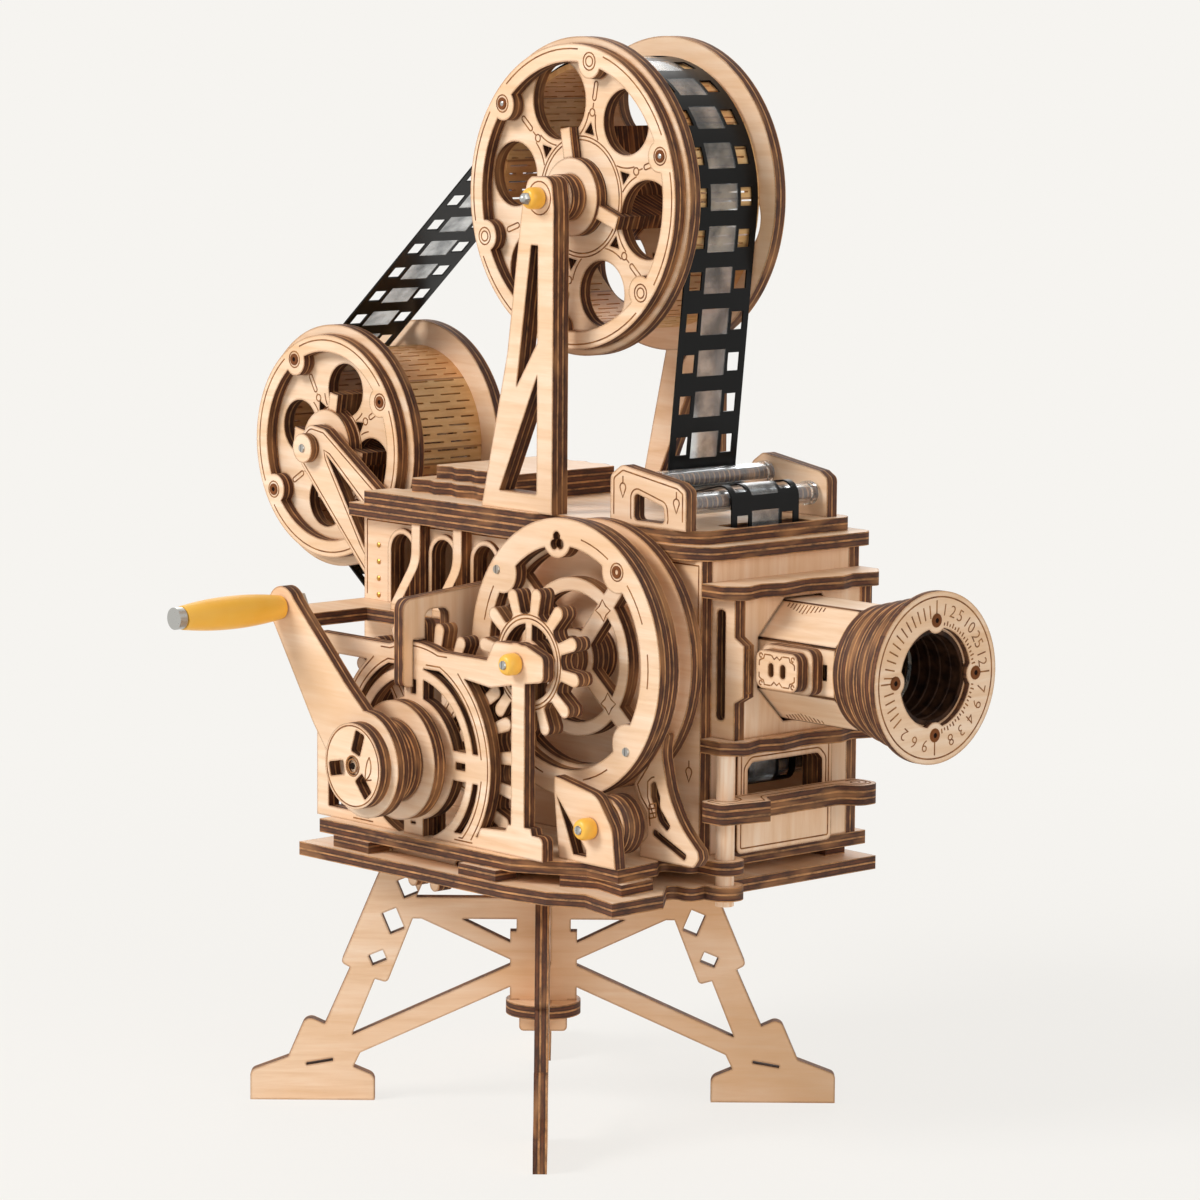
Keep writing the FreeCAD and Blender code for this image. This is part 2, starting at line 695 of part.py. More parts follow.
def walls():
    shaft_hole = circle(SHAFT_X, SHAFT_Z, ROD_R + RUN_GAP)
    crank_hole = circle(CRANK_X, CRANK_Z, ROD_R + RUN_GAP)
    arches = [arch_hole(x, SHELF_Z, ARCH_WIDTH, ARCH_HEIGHT) for x in arch_places()]
    near_port = port(BODY_REAR_X + 7.0)
    near_holes = arches + [near_port, shaft_hole, crank_hole]
    shapes["wall_near"] = face_side(plate(side_outline(), near_holes), NEAR_Y)
    far_ports = [port(BODY_REAR_X + 9.0 + 1.5 * PORT_SIZE * i) for i in range(3)]
    shapes["wall_far"] = face_side(plate(side_outline(), far_ports + [shaft_hole.copy()]), FAR_Y - SHEET)
    near_in = NEAR_Y + SHEET
    far_in = FAR_Y - SHEET
    film_half = FILM_WIDTH / 2 + FILM_ROOM
    film_hole = rectangle(
        MID_Y - film_half, GUIDE_BACK_Z - 6.0, MID_Y + film_half, GUIDE_BACK_Z + 5.0, 1.5)
    rear = profile([
        (near_in, FLOOR_Z), (far_in, FLOOR_Z), (far_in, DECK_Z),
        (MID_Y + REEL_ROOM_HALF, DECK_Z), (MID_Y + REEL_ROOM_HALF, REEL_ROOM_Z, 2.0),
        (MID_Y - REEL_ROOM_HALF, REEL_ROOM_Z, 2.0), (MID_Y - REEL_ROOM_HALF, DECK_Z), (near_in, DECK_Z),
    ])
    shapes["wall_rear"] = face_front(plate(rear, [film_hole]), BODY_REAR_X)
    window = rectangle(WINDOW_NEAR_Y, FLOOR_Z + WINDOW_BORDER, WINDOW_FAR_Y, WINDOW_HIGH_Z, 1.5)
    light_hole = circle(MID_Y, LENS_Z, BARREL_BORE_R + WINDOW_BORDER)
    front = plate(rectangle(near_in, FLOOR_Z, far_in, DECK_Z), [window, light_hole])
    shapes["wall_front"] = face_front(front, BODY_FRONT_X - SHEET)


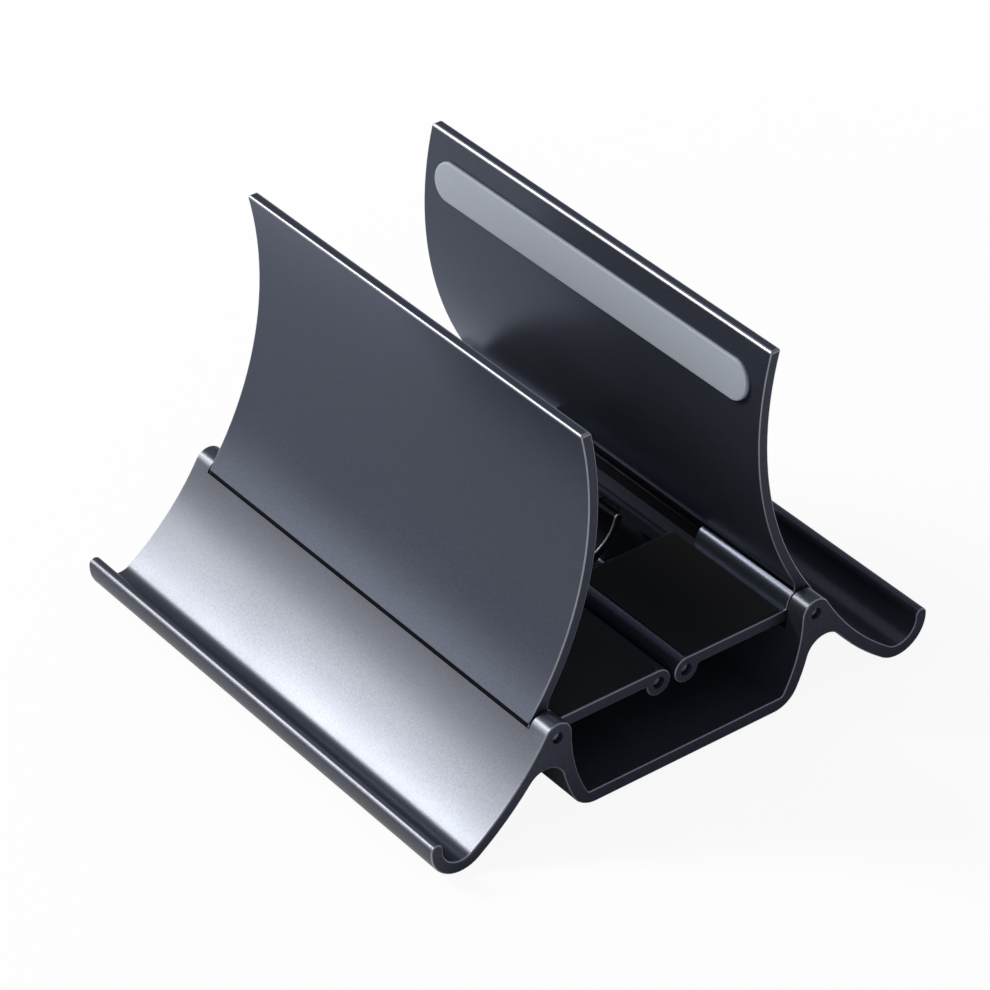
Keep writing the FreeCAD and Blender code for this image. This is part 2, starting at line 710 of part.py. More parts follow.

──────

→ Problem
Gather and return every line that holds the string "code".

→ Solution below
Keep writing the FreeCAD and Blender code for this image. This is part 2, starting at line 695 of part.py. More parts follow.
Keep writing the FreeCAD and Blender code for this image. This is part 2, starting at line 710 of part.py. More parts follow.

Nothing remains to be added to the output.